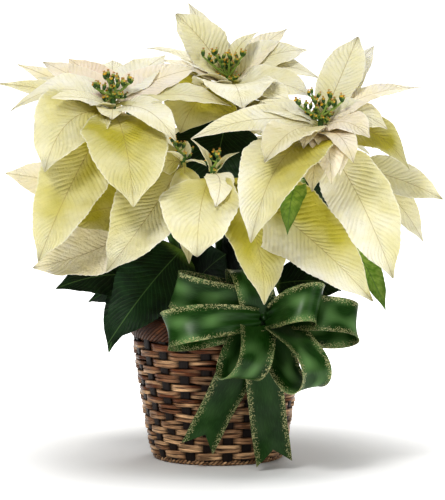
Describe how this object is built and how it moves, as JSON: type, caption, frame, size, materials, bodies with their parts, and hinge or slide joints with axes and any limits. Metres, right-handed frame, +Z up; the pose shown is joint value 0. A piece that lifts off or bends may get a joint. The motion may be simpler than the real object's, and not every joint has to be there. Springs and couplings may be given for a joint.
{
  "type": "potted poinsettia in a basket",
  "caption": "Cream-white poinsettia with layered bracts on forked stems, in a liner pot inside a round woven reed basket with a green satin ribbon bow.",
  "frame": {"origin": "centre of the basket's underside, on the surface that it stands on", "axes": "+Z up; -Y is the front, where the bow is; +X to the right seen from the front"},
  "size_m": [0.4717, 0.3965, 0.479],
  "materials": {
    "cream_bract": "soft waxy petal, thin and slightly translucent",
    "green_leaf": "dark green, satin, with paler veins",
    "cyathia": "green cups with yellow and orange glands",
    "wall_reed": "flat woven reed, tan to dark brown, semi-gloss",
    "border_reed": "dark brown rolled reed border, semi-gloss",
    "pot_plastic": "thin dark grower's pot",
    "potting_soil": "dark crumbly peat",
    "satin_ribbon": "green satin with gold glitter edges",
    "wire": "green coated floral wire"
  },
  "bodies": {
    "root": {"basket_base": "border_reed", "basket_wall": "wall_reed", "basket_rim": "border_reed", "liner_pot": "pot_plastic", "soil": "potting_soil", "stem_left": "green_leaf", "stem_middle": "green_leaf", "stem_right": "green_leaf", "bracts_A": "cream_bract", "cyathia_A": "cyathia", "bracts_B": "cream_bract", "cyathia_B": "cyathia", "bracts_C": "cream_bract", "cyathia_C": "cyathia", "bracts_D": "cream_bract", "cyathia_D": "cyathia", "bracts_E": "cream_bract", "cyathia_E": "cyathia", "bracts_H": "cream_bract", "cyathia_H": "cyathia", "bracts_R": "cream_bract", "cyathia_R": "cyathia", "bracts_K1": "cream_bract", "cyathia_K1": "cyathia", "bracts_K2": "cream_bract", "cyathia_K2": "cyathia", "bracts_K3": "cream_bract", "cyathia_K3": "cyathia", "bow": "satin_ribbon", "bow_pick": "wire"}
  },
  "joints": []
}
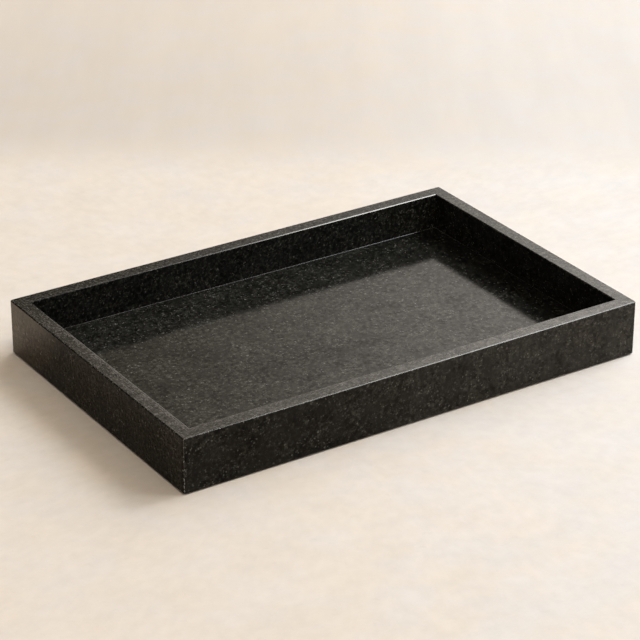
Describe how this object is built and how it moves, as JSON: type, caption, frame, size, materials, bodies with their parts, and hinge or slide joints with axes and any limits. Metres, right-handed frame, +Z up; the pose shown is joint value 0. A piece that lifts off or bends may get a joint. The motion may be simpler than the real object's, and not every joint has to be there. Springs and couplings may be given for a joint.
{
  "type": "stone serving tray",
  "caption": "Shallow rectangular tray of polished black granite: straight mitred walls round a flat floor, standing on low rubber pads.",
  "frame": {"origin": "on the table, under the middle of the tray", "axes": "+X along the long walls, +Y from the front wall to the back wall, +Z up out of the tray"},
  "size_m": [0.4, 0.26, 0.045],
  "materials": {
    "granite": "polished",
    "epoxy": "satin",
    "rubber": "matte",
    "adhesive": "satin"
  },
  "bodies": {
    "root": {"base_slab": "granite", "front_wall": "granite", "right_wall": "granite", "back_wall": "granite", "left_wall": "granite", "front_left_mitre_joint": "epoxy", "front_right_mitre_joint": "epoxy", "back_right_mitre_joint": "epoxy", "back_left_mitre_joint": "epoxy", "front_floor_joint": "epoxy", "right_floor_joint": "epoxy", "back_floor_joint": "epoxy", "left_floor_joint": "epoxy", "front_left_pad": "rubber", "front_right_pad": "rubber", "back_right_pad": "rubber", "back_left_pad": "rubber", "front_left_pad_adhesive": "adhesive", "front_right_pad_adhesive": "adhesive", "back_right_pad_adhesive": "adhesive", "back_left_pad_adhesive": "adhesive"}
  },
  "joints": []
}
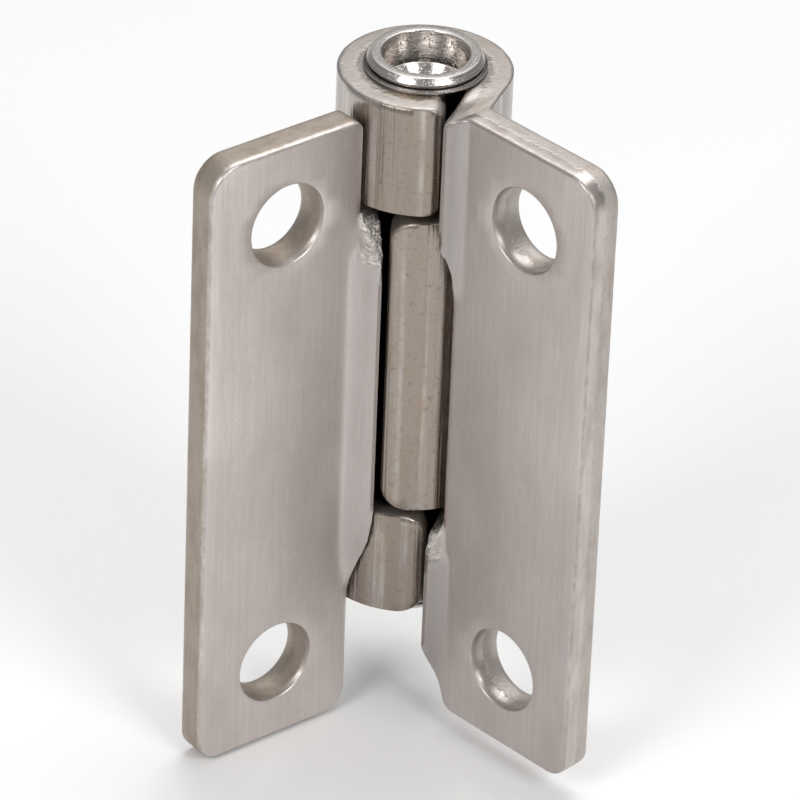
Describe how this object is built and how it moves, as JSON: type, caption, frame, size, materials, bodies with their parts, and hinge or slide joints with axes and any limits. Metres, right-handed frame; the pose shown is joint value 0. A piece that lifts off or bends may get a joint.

——————————

*Directive:* Output an exact copy of each record.

*Response:*
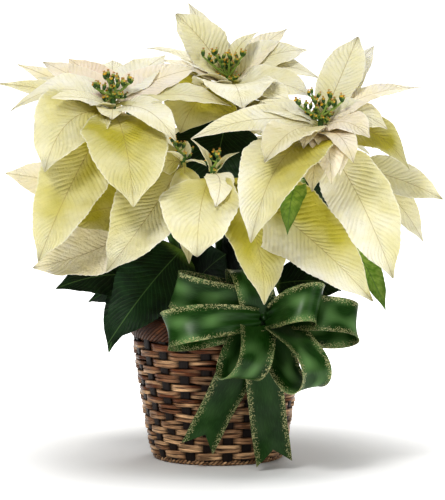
Describe how this object is built and how it moves, as JSON: type, caption, frame, size, materials, bodies with their parts, and hinge or slide joints with axes and any limits. Metres, right-handed frame, +Z up; the pose shown is joint value 0. A piece that lifts off or bends may get a joint. The motion may be simpler than the real object's, and not every joint has to be there. Springs and couplings may be given for a joint.
{
  "type": "potted poinsettia in a basket",
  "caption": "Cream-white poinsettia with layered bracts on forked stems, in a liner pot inside a round woven reed basket with a green satin ribbon bow.",
  "frame": {"origin": "centre of the basket's underside, on the surface that it stands on", "axes": "+Z up; -Y is the front, where the bow is; +X to the right seen from the front"},
  "size_m": [0.4717, 0.3965, 0.479],
  "materials": {
    "cream_bract": "soft waxy petal, thin and slightly translucent",
    "green_leaf": "dark green, satin, with paler veins",
    "cyathia": "green cups with yellow and orange glands",
    "wall_reed": "flat woven reed, tan to dark brown, semi-gloss",
    "border_reed": "dark brown rolled reed border, semi-gloss",
    "pot_plastic": "thin dark grower's pot",
    "potting_soil": "dark crumbly peat",
    "satin_ribbon": "green satin with gold glitter edges",
    "wire": "green coated floral wire"
  },
  "bodies": {
    "root": {"basket_base": "border_reed", "basket_wall": "wall_reed", "basket_rim": "border_reed", "liner_pot": "pot_plastic", "soil": "potting_soil", "stem_left": "green_leaf", "stem_middle": "green_leaf", "stem_right": "green_leaf", "bracts_A": "cream_bract", "cyathia_A": "cyathia", "bracts_B": "cream_bract", "cyathia_B": "cyathia", "bracts_C": "cream_bract", "cyathia_C": "cyathia", "bracts_D": "cream_bract", "cyathia_D": "cyathia", "bracts_E": "cream_bract", "cyathia_E": "cyathia", "bracts_H": "cream_bract", "cyathia_H": "cyathia", "bracts_R": "cream_bract", "cyathia_R": "cyathia", "bracts_K1": "cream_bract", "cyathia_K1": "cyathia", "bracts_K2": "cream_bract", "cyathia_K2": "cyathia", "bracts_K3": "cream_bract", "cyathia_K3": "cyathia", "bow": "satin_ribbon", "bow_pick": "wire"}
  },
  "joints": []
}
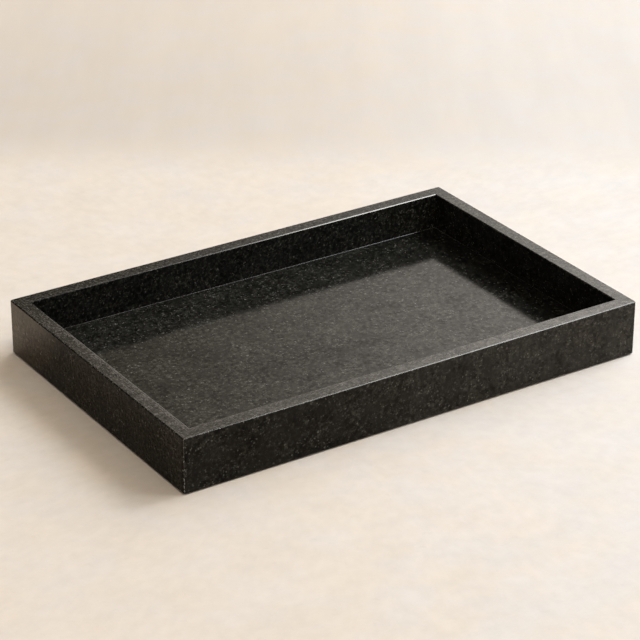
Describe how this object is built and how it moves, as JSON: type, caption, frame, size, materials, bodies with their parts, and hinge or slide joints with axes and any limits. Metres, right-handed frame, +Z up; the pose shown is joint value 0. A piece that lifts off or bends may get a joint. The motion may be simpler than the real object's, and not every joint has to be there. Springs and couplings may be given for a joint.
{
  "type": "stone serving tray",
  "caption": "Shallow rectangular tray of polished black granite: straight mitred walls round a flat floor, standing on low rubber pads.",
  "frame": {"origin": "on the table, under the middle of the tray", "axes": "+X along the long walls, +Y from the front wall to the back wall, +Z up out of the tray"},
  "size_m": [0.4, 0.26, 0.045],
  "materials": {
    "granite": "polished",
    "epoxy": "satin",
    "rubber": "matte",
    "adhesive": "satin"
  },
  "bodies": {
    "root": {"base_slab": "granite", "front_wall": "granite", "right_wall": "granite", "back_wall": "granite", "left_wall": "granite", "front_left_mitre_joint": "epoxy", "front_right_mitre_joint": "epoxy", "back_right_mitre_joint": "epoxy", "back_left_mitre_joint": "epoxy", "front_floor_joint": "epoxy", "right_floor_joint": "epoxy", "back_floor_joint": "epoxy", "left_floor_joint": "epoxy", "front_left_pad": "rubber", "front_right_pad": "rubber", "back_right_pad": "rubber", "back_left_pad": "rubber", "front_left_pad_adhesive": "adhesive", "front_right_pad_adhesive": "adhesive", "back_right_pad_adhesive": "adhesive", "back_left_pad_adhesive": "adhesive"}
  },
  "joints": []
}
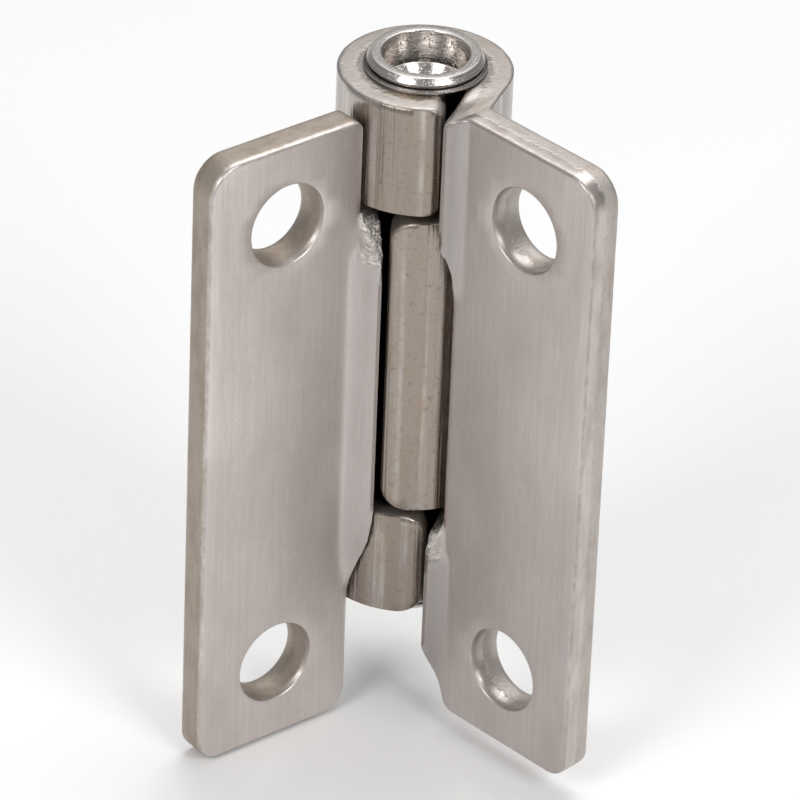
Describe how this object is built and how it moves, as JSON: type, caption, frame, size, materials, bodies with their parts, and hinge or slide joints with axes and any limits. Metres, right-handed frame; the pose shown is joint value 0. A piece that lifts off or bends may get a joint.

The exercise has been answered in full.